§ **EXTRACTED ENTRIES**
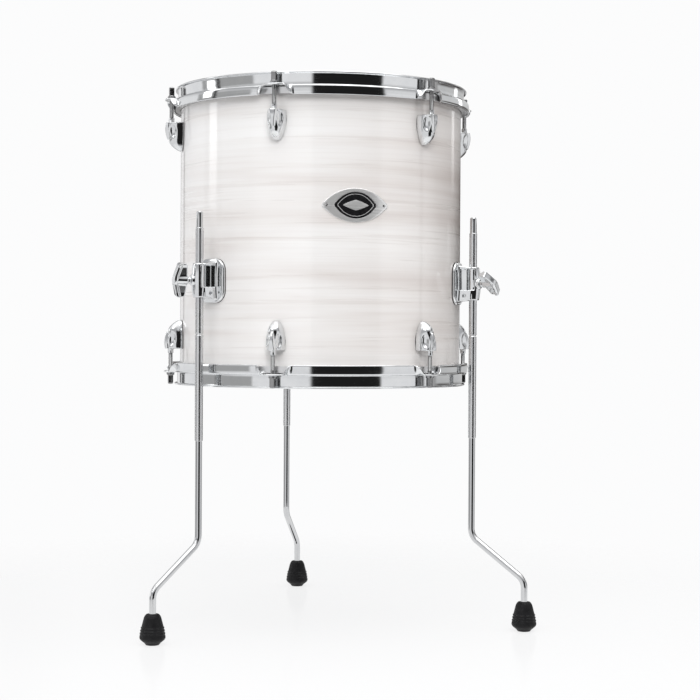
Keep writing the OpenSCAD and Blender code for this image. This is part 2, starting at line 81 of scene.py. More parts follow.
# ------------------------------------------------------------------ materials
class NT:
    def __init__(self, mat):
        self.nt = mat.node_tree
        self.bsdf = self.nt.nodes["Principled BSDF"]

    def n(self, kind, **kw):
        nd = self.nt.nodes.new(kind)
        for k, v in kw.items():
            if k.startswith("i_"):
                nd.inputs[k[2:].replace("_", " ")].default_value = v
            else:
                setattr(nd, k, v)
        return nd

    def l(self, a, b):
        self.nt.links.new(a, b)

    def obj(self, scale=(1, 1, 1), rot=(0, 0, 0), loc=(0, 0, 0)):
        tc = self.n("ShaderNodeTexCoord")
        mp = self.n("ShaderNodeMapping")
        mp.inputs["Scale"].default_value = scale
        mp.inputs["Rotation"].default_value = rot
        mp.inputs["Location"].default_value = loc
        self.l(tc.outputs["Object"], mp.inputs["Vector"])
        return mp.outputs["Vector"]

    def noise(self, vec, scale, detail=3, rough=0.5, dist=0.0):
        nd = self.n("ShaderNodeTexNoise")
        nd.inputs["Scale"].default_value = scale
        nd.inputs["Detail"].default_value = detail
        nd.inputs["Roughness"].default_value = rough
        nd.inputs["Distortion"].default_value = dist
        self.l(vec, nd.inputs["Vector"])
        return nd.outputs["Fac"]

    def ramp(self, fac, stops, interp="LINEAR"):
        nd = self.n("ShaderNodeValToRGB")
        cr = nd.color_ramp
        cr.interpolation = interp
        while len(cr.elements) < len(stops):
            cr.elements.new(0.5)
        for e, (p, c) in zip(cr.elements, stops):
            e.position = p
            e.color = (c[0], c[1], c[2], 1) if hasattr(c, "__len__") else (c, c, c, 1)
        self.l(fac, nd.inputs["Fac"])
        return nd.outputs["Color"]

    def mix(self, fac, a, b, mode="MIX"):
        nd = self.n("ShaderNodeMix", data_type="RGBA", blend_type=mode)
        for i, v in ((0, fac), (6, a), (7, b)):
            if hasattr(v, "is_output"):
                self.l(v, nd.inputs[i])
            elif i:
                nd.inputs[i].default_value = (v[0], v[1], v[2], 1)
            else:
                nd.inputs[0].default_value = v
        return nd.outputs[2]

    def rng(self, val, a, b, c, d):
        nd = self.n("ShaderNodeMapRange")
        for k, v in (("From Min", a), ("From Max", b), ("To Min", c), ("To Max", d)):
            nd.inputs[k].default_value = v
        self.l(val, nd.inputs["Value"])
        return nd.outputs["Result"]

    def bump(self, height, strength, dist):
        nd = self.n("ShaderNodeBump")
        nd.inputs["Strength"].default_value = strength
        nd.inputs["Distance"].default_value = dist
        self.l(height, nd.inputs["Height"])
        self.l(nd.outputs["Normal"], self.bsdf.inputs["Normal"])


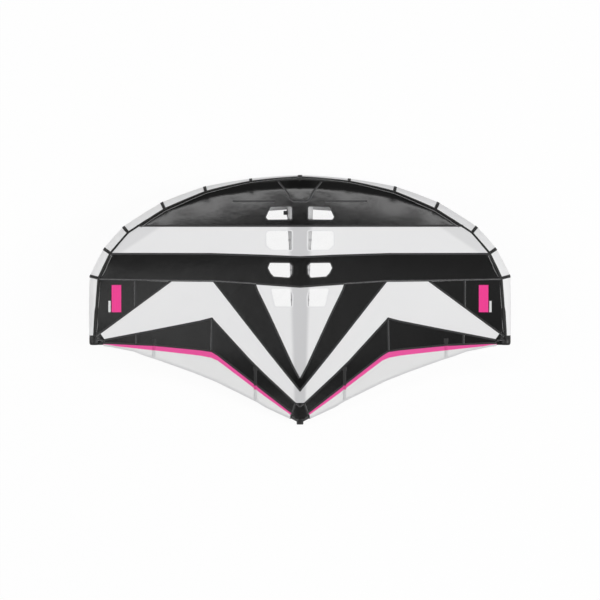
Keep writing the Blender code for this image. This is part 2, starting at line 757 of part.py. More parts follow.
def tip_caps():
    length = le_length(SLEEVE_END)
    radius = LE_AXIS[-1][2]
    for side, word in ((1, "right"), (-1, "left")):
        outer = [le_ring(SLEEVE_END + FIT_GAP / length + s * (1 - FIT_GAP / length), -drop * radius, side)
                 for s, drop in CAP_SHOULDERS]
        inner = [le_ring(SLEEVE_END + FIT_GAP / length + s * (1 - CAP_WALL / length * 1.5),
                         -drop * (radius - CAP_WALL) - CAP_WALL, side) for s, drop in CAP_SHOULDERS]
        bm = bmesh.new()
        outside = skin(bm, outer)
        within = skin(bm, inner)
        ring_wall(bm, outside[0], within[0])
        bm.faces.new(outside[-1])
        bm.faces.new(within[-1])
        finished("tip_cap_" + word, bm, BLACK_PLASTIC)


TAIL_CAP_START_SHARE = 0.963
TAIL_CAP_ROUND = ((0.985, 0), (0.993, 0.2), (0.998, 0.45), (1, 0.7))
SKID_WIDTH = 0.026
SKID_LENGTH = 0.044
SKID_HEIGHT = 0.014
SKID_END_SHARE = 0.995


def tail_cap():
    end = STRUT_SHARES[-1][0]
    wall = FIT_GAP + TAIL_CAP_WALL
    outer = [strut_ring(TAIL_CAP_START_SHARE, wall), strut_ring(end, wall)]
    outer += [strut_ring(v, wall - drop * TAIL_RADIUS) for v, drop in TAIL_CAP_ROUND]
    inner = [strut_ring(TAIL_CAP_START_SHARE, FIT_GAP), strut_ring(end, FIT_GAP)]
    inner += [strut_ring(end + FIT_GAP / CHORD, FIT_GAP)]
    bm = bmesh.new()
    outside = skin(bm, outer)
    within = skin(bm, inner)
    ring_wall(bm, outside[0], within[0])
    bm.faces.new(outside[-1])
    bm.faces.new(within[-1])
    cap = finished("strut_end_cap", bm, BLACK_PLASTIC)
    y = NOSE_Y - SKID_END_SHARE * CHORD
    skid = slab("skid_form", Vector((0, y + SKID_LENGTH / 2, 0)), SKID_LENGTH, SKID_WIDTH, SKID_HEIGHT,
                SKID_WIDTH / 4, BLACK_PLASTIC)
    boolean(skid, guide_solid("tail_form", strut_rings(FIT_GAP + TAIL_CAP_WALL / 2)))
    boolean(cap, skid, "UNION")


def slab(name, foot, length, width, thick, corner, finish, arc=4):
    """A plate with round corners, lying flat: foot is the middle of its underside."""
    rim = []
    for quarter, (sx, sy) in enumerate(((1, 1), (-1, 1), (-1, -1), (1, -1))):
        centre = foot + Vector((sx * (width / 2 - corner), sy * (length / 2 - corner), 0))
        for k in range(arc + 1):
            angle = (quarter + k / arc) * math.pi / 2
            rim.append(centre + Vector((math.cos(angle), math.sin(angle), 0)) * corner)
    up = Vector((0, 0, thick))
    return finished(name, solid_of([rim, [p + up for p in rim]]), finish, 30)


# Valve on the strut's left flank: flange and neck, a quarter turn insert with its flap, and a hinged plug
VALVE_SETBACK = 0.035951
VALVE_SHARE = (2 * LE_RADIUS + VALVE_SETBACK) / CHORD
FLANGE_RADIUS = 0.0325
FLANGE_PROUD = 0.0025
FLANGE_DEEP = 0.010
NECK_RADIUS = 0.015
NECK_BORE = 0.011
NECK_LENGTH = 0.022
NECK_INSIDE = 0.008
VALVE_REACH = 0.024
INSERT_WALL = 0.0024
INSERT_IN = 0.006
INSERT_SHORT = 0.004
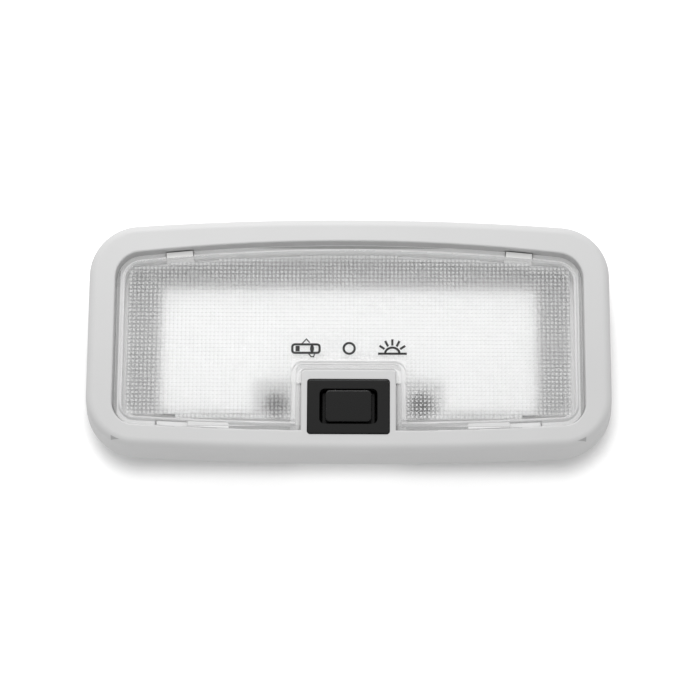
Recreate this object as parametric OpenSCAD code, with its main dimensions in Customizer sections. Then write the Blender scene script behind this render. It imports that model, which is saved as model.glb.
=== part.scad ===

§ **INSTRUCTIONS TO FOLLOW**
Show all lines in the entries above where the string "starting" appears.

§ **SOLUTION TO THIS PROBLEM**
Keep writing the OpenSCAD and Blender code for this image. This is part 2, starting at line 81 of scene.py. More parts follow.
Keep writing the Blender code for this image. This is part 2, starting at line 757 of part.py. More parts follow.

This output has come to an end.